Regina (increase of $27) and Montreal (increase of $26) both saw monthly mortgage costs go up. In Regina, you would need an annual household income of $79,350 (an increase of $1,020 since April) and in Montreal, you’d need $124,620 (an increase of $980 since April).
After a drop in home prices in April, the price for an average home in Toronto rose $3,400 to $1,012,800 in May. A Torontonian would have to spend $17 more ($5,139 a month) and need an annual household income of $206,500 to be able to afford a home.
Winnipeg saw monthly mortgage costs rise by $13 a month to $1,968 and the average Winnipegger would need $88,250 annually to be able to buy a house.
Edmonton ($7) and Fredericton ($5) both saw minor increases in monthly mortgage costs. In Edmonton, you’d need an annual household income of $96,670, while in Fredericton, you’d need $78,200.
The only city that saw no change in affordability was Calgary. The average home price in the city remained the same as in April ($583,000), as did the monthly mortgage cost ($2,958) and annual income needed to buy a house ($125,170).

Where did affordability improve?
“While the majority of the cities saw affordability worsen, the biggest change was actually in Hamilton, where affordability saw a massive improvement, with $3,480 less income required to purchase the average home,” Graham said.
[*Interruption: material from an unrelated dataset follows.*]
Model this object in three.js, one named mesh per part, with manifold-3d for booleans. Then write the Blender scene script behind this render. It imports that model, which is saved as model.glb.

A Hamilton homebuyer would need an annual income of $163,020 to be able to buy a house. With a 10 per cent down payment and a 25-year amortization, their monthly mortgage rate came down to $3,973 a month.
This means that a Hamilton mortgage buyer who locked down their rate in May would save $93 a month compared with someone who locked it down in April.
The decline in home prices comes amid the U.S. trade war and President Donald Trump’s 50 per cent tariffs on foreign steel and aluminum. Hamilton is home to major Canadian steel producers and faces growing concerns about the potential for layoffs and plant closures as a result of the tariffs.
While Vancouver saw the second biggest decline in home prices, with a decline of $7,500, it remains Canada’s most expensive housing market by far, with an average home in May costing $1,177,100.
Vancouverites also need the highest annual income of any city in Canada at $237,550 a year. They would also have to pay the highest monthly mortgage of $5,973 with a 10 per cent down payment, although it dropped $38 from April.
In May, Victoria came in as the third most expensive housing market in Canada after Vancouver and Toronto, though average home prices dropped to $892,700, with the average homebuyer needing an annual salary of $183,750. Monthly mortgage costs dropped $38 to $4,530 a month.
Affordability also improved in the nation’s capital, with the average Ottawa home price dropping to $629,800. An Ottawa resident would save $7 on their mortgage payment if they bought in May ($3,196 a month) and would need an annual household income of $134,020 to be able to buy a house.